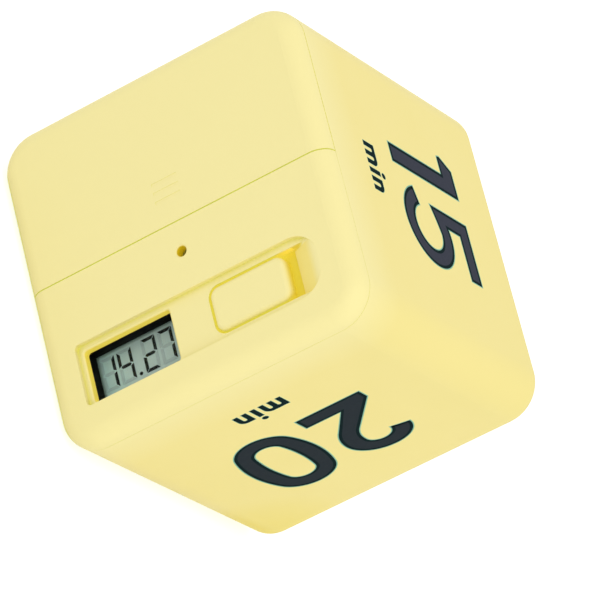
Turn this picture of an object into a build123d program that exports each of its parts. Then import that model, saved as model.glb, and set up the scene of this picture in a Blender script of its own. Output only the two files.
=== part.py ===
from build123d import *
import math
import os

# Flip timer: a cube with a display face at the front (-Y), numbered sides, and the face "15" up.
# Sizes are in millimetres. Depths are measured from the display face towards the back.

# Battery bay, which sets the size of the cube
cell_length = 44.4
cell_radius = 5.2
cell_gap = 0.8
cell_slack = 0.35
contact_thickness = 0.3
spring_length = 5.0
bay_wall = 1.0
bay_floor = 1.2
bay_corner_radius = 2.0
rail_room = 2.0
rail_gap = 0.3
side_room = 1.2

# Cube shell
wall = 2.0
side_corner_radius = 6.8
front_edge_radius = 3.2
back_edge_radius = 2.5
inner_back_radius = 1.0
lid_depth = 3.3
joint_groove = 0.08
overrun = 1.0

# Clearances
slide_gap = 0.15
fit_gap = 0.15
cover_lift = 0.12
seam_gap = 0.22
seat_gap = 0.1
screw_gap = 0.02

# Battery cover
cover_plate = 1.4
cover_rim = 2.2
seam_room = 1.98
rail_lip = 0.7
rail_inset = 3.3
hook_lip = 0.75
tongue_width = 6.0
tongue_thickness = 0.6
tongue_reach = 1.4
tongue_spacing = 24.0
tongue_root = 1.3
tongue_end_gap = 0.3
rib_count = 3
rib_length = 5.0
rib_width = 0.5
rib_pitch = 1.7
rib_depth = 0.05
rib_inset = 4.8

# Front panel
skirt = 1.0
skirt_depth = 6.0
hook_width = 4.0
hook_depth = 9.0
hook_spacing = 24.0
hook_nub = 0.8
hook_nub_depth = 1.6
bridge_thickness = 1.2
bridge_depth = 4.6
bridge_gap = 1.02
bridge_end = 6.0

# Recess, scoop and hole
recess_depth = 1.0
recess_margin = 1.15
recess_inset = 12.3
recess_shift = 0.25
recess_corner = 0.8
recess_flat = 0.6
pad_depth = 2.6
pad_margin = 1.0
scoop_depth = 2.2
scoop_length = 5.05
scoop_rim = 0.8
scoop_rim_round = 0.7
hole_radius = 0.95
hole_edge = 0.2
hole_inset = 5.45

# Display
window_length = 17.25
window_height = 9.65
window_end = 0.95
window_side = 1.05
window_corner = 0.6
window_chamfer = 0.25
frame_depth = 2.3
frame_wall = 0.8
glass_margin = 1.05
glass_ledge = 2.65
rear_glass_ledge = 0.75
glass_thickness = 0.55
film_thickness = 0.15
film_gap = 0.02
segment_film = 0.05
glass_gap = 0.1
connector_width = 1.6
connector_gap = 0.2
digit_height = 6.08
digit_width = 2.84
digit_pitch = 3.4
digit_middle = 4.84
digit_stroke = 0.57
digit_gap = 0.1
digit_end = 2.85
digit_base = 3.2
dot_place = 7.19
dot_rise = 0.46
dot_size = 0.66

# Bars that are dark in each digit of the reading, from the low end
display_reading = ["bc", "bcfg", "abdeg", "abc"]

# Circuit board
board_thickness = 1.2
board_inset = 3.4
board_side_inset = 3.6
board_seam_gap = 1.02
board_corner = 2.0
post_radius = 1.9
post_inset = 2.2
post_seam_inset = 3.4
post_side_inset = 1.8
board_hole_gap = 0.1
board_screw_radius = 0.9
board_screw_length = 5.0
board_screw_head = 1.75
board_screw_head_height = 1.2
drive_width = 0.45
drive_length = 2.2
drive_depth = 0.6
lead_radius = 0.25
lead_gap = 0.05
lead_stub = 1.1

# Power knob and slide switch
knob_length = 14.6
knob_height = 8.2
knob_corner = 1.8
knob_edge_radius = 0.9
knob_top_depth = 0.5
knob_travel = 1.3
knob_gap = 0.4
slot_corner = 0.3
slot_place = 7.55
flange_thickness = 1.2
flange_cover = 0.6
guide_width = 0.9
socket_wall = 1.1
socket_length = 1.3
socket_lift = 0.3
socket_roof = 0.2
socket_gap = 0.05
actuator_width = 2.0
actuator_reach = 1.9
switch_width = 4.3
switch_length = 8.6
switch_height = 3.6
switch_shell = 0.4
switch_base_thickness = 0.8
slider_width = 3.2
slider_length = 6.1
slider_height = 1.65
slider_gap = 0.15
pin_pitch = 2.5

# Lamp behind the hole
lamp_radius = 1.5
lamp_flange_radius = 1.85
lamp_flange = 1.0
lamp_lift = 1.8
lamp_lead_pitch = 2.54
lamp_dome = 0.4
tube_wall = 1.0
tube_gap = 1.1

# Sounder
disc_radius = 10.0
disc_thickness = 0.25
ceramic_radius = 7.0
ceramic_thickness = 0.2
ring_height = 1.8
ring_wall = 1.1
ring_ledge = 1.0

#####

§ **Direction**: In the listing above, count each line that holds the string "import". Give the number only.

§ **Task result**: 4